**REQUIREMENTS**
What do the lines from the top of the data through the line with "the upper wire" say? Quote them exactly and include both ends.

**GIVEN DATA**
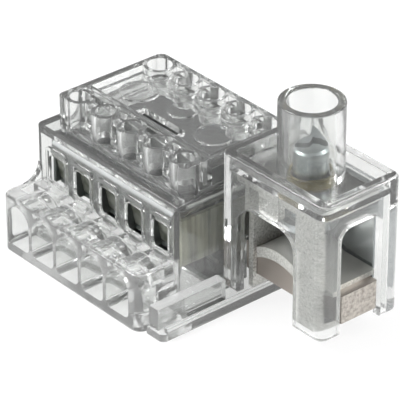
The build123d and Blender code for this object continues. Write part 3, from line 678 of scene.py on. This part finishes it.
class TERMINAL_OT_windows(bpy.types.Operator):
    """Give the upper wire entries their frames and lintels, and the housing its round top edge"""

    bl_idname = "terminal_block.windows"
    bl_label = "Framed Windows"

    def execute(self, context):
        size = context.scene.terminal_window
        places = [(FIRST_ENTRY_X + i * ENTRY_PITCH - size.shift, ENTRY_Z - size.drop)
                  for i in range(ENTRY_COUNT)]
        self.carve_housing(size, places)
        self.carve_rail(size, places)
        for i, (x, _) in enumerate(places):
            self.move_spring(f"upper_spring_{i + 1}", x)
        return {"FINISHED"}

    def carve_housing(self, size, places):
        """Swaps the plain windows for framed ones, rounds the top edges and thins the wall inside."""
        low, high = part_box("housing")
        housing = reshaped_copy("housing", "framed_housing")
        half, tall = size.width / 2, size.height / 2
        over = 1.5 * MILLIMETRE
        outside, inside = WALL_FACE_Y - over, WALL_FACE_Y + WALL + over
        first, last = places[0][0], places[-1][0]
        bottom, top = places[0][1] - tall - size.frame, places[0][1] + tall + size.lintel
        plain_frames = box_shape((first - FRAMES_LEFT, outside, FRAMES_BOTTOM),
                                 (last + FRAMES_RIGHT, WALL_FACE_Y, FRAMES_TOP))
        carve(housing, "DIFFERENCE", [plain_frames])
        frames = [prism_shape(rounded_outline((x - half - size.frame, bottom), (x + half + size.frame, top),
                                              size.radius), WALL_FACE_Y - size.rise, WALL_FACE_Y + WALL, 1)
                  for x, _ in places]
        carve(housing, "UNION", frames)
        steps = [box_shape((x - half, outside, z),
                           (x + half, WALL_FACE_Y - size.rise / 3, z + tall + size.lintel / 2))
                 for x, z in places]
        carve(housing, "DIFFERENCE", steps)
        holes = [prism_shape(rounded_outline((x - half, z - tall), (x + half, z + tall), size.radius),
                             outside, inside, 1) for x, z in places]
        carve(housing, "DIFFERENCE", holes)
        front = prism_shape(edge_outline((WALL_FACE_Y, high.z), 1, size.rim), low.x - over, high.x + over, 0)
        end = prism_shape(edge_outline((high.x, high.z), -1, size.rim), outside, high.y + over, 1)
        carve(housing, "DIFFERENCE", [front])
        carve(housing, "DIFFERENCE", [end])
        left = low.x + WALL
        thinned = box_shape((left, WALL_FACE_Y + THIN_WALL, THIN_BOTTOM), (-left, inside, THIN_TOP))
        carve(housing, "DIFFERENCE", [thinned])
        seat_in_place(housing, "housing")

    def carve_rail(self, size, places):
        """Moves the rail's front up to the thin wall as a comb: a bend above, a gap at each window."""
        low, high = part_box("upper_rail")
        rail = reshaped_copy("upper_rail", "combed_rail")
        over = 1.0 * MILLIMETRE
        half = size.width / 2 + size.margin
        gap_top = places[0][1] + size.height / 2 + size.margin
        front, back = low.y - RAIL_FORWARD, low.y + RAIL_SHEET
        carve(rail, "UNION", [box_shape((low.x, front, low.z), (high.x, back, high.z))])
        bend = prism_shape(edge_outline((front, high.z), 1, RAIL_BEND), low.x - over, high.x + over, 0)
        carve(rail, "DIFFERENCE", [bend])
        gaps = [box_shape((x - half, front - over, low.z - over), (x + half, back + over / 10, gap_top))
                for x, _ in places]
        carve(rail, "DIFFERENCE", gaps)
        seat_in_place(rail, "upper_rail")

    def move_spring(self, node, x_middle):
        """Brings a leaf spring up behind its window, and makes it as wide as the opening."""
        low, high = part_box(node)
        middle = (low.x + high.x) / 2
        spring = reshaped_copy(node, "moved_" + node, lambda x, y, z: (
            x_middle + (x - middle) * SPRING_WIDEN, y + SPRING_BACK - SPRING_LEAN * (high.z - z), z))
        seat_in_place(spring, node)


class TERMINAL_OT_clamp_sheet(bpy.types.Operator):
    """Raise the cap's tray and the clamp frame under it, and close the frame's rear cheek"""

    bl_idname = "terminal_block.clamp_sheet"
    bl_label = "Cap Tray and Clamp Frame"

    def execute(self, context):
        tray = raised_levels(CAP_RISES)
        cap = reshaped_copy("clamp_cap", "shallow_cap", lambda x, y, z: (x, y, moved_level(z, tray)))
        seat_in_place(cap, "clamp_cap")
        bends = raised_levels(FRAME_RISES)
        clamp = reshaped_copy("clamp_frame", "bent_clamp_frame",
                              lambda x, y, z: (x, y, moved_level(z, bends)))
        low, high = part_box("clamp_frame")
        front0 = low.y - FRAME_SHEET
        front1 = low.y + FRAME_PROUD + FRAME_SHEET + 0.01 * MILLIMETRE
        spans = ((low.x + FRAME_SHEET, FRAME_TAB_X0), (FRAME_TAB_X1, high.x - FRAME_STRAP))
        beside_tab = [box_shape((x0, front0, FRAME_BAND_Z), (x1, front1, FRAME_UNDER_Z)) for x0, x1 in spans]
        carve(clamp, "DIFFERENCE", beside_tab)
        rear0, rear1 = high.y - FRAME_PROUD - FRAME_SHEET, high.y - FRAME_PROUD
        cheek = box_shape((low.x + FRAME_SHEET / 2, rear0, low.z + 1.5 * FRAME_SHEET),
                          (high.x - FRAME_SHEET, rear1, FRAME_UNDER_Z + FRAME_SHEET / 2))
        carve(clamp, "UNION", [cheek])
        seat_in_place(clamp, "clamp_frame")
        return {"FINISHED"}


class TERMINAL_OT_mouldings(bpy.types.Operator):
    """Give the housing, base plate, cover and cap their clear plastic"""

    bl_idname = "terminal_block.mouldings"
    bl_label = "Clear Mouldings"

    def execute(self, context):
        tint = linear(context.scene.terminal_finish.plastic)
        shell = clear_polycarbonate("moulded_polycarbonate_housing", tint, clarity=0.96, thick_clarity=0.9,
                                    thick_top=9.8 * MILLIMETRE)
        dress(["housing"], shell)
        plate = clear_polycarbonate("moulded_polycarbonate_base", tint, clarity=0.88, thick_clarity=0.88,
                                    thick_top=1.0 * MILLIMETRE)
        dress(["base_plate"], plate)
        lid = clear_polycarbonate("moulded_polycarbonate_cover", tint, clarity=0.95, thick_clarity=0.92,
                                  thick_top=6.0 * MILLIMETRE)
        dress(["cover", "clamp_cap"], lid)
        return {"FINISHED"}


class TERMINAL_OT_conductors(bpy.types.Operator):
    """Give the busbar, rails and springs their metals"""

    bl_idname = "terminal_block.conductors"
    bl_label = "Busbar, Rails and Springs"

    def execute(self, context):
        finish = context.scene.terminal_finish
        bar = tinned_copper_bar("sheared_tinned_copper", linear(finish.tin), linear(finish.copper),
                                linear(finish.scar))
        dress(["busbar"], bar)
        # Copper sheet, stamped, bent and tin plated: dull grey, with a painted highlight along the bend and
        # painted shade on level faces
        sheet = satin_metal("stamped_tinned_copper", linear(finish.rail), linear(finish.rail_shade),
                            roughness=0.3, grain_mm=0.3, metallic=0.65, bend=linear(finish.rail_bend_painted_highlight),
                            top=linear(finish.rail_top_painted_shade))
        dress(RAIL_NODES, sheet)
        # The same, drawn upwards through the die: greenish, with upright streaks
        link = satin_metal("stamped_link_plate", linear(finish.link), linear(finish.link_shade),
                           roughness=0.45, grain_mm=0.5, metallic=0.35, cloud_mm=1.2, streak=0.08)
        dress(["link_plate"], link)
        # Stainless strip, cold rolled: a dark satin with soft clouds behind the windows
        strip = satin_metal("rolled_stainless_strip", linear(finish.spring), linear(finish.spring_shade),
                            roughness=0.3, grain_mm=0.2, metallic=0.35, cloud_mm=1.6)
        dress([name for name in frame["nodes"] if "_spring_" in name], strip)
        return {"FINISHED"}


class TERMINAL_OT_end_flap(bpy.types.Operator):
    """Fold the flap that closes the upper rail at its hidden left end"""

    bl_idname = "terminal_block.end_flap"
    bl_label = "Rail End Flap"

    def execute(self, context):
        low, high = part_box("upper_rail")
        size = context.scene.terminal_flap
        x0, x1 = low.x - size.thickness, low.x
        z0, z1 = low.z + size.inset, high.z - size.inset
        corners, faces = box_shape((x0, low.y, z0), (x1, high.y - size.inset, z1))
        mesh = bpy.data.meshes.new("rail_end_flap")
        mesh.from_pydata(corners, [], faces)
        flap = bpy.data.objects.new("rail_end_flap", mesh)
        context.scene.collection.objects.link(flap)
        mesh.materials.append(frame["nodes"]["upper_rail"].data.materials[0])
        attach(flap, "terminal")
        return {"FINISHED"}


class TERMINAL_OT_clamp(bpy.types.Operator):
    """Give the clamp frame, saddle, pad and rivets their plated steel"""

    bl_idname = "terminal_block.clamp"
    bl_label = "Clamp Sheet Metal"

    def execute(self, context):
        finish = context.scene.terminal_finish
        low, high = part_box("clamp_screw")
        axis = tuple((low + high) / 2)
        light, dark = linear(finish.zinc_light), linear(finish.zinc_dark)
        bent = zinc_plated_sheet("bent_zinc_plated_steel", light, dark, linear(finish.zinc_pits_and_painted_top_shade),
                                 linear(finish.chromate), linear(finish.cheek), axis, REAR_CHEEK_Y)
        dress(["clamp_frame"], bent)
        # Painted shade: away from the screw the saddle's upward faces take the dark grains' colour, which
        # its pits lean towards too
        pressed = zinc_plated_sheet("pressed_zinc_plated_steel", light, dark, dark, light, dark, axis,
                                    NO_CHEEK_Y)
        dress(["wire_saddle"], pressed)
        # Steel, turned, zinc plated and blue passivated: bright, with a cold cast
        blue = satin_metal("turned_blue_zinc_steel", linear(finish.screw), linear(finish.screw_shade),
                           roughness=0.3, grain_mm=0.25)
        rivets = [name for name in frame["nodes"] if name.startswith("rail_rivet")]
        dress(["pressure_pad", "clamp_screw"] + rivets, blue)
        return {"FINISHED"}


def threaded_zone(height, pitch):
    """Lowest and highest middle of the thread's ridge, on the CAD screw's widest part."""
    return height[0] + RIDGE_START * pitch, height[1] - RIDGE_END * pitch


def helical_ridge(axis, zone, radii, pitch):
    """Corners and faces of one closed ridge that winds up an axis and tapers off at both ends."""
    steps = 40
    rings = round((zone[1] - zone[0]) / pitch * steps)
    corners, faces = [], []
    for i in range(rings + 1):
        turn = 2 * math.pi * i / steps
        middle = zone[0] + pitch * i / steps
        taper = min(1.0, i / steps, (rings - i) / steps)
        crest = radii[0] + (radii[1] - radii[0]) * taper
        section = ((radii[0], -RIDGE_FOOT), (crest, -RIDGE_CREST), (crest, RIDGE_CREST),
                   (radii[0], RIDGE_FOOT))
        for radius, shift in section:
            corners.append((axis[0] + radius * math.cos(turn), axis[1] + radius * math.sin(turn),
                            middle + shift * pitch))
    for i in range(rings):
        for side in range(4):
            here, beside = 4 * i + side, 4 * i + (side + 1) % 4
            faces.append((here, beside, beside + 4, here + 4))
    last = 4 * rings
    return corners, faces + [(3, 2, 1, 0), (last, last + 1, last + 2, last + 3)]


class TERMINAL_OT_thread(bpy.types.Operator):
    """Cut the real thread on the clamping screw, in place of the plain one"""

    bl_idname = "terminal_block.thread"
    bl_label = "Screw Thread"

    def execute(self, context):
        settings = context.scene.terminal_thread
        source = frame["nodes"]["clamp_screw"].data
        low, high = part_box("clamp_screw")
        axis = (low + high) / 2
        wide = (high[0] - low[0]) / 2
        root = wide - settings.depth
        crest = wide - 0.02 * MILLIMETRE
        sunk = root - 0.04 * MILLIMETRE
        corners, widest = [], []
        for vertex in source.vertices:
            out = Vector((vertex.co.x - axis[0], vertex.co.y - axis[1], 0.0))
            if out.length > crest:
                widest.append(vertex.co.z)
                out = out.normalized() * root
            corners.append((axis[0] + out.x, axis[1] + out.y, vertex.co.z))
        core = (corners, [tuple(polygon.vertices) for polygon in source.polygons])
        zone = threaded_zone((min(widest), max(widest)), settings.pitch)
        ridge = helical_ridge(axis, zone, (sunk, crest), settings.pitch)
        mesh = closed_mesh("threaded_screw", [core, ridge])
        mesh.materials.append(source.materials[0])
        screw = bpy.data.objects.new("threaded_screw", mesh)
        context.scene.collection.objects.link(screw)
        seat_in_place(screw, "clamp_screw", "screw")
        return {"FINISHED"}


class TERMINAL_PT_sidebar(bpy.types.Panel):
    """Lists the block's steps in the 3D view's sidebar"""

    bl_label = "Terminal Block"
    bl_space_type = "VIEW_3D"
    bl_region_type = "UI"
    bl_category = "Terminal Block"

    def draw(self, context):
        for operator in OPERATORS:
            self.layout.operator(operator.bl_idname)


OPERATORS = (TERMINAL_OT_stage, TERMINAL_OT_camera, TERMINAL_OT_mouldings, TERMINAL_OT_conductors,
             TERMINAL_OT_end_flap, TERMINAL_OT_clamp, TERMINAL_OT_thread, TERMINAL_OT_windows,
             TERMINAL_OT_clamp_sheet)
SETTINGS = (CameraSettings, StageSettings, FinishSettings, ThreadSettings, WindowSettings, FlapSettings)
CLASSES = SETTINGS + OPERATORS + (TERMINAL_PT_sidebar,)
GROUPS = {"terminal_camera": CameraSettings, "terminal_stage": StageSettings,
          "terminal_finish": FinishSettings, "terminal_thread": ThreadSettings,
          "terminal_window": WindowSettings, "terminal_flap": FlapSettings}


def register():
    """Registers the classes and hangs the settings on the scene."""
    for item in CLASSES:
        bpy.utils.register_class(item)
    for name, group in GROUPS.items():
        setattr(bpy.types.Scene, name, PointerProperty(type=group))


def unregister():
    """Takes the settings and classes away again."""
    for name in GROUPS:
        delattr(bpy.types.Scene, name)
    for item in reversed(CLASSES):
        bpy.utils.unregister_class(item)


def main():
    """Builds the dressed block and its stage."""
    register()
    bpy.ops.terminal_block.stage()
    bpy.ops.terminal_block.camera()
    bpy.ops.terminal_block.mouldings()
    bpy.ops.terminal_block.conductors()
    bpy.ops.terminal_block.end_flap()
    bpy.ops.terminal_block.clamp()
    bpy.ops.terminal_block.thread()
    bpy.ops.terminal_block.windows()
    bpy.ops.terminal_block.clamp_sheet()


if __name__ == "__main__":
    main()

**FULL OUTPUT**
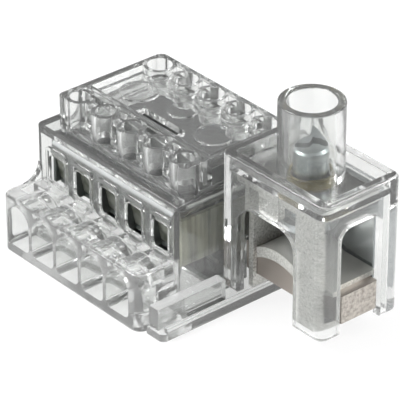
The build123d and Blender code for this object continues. Write part 3, from line 678 of scene.py on. This part finishes it.
class TERMINAL_OT_windows(bpy.types.Operator):
    """Give the upper wire entries their frames and lintels, and the housing its round top edge"""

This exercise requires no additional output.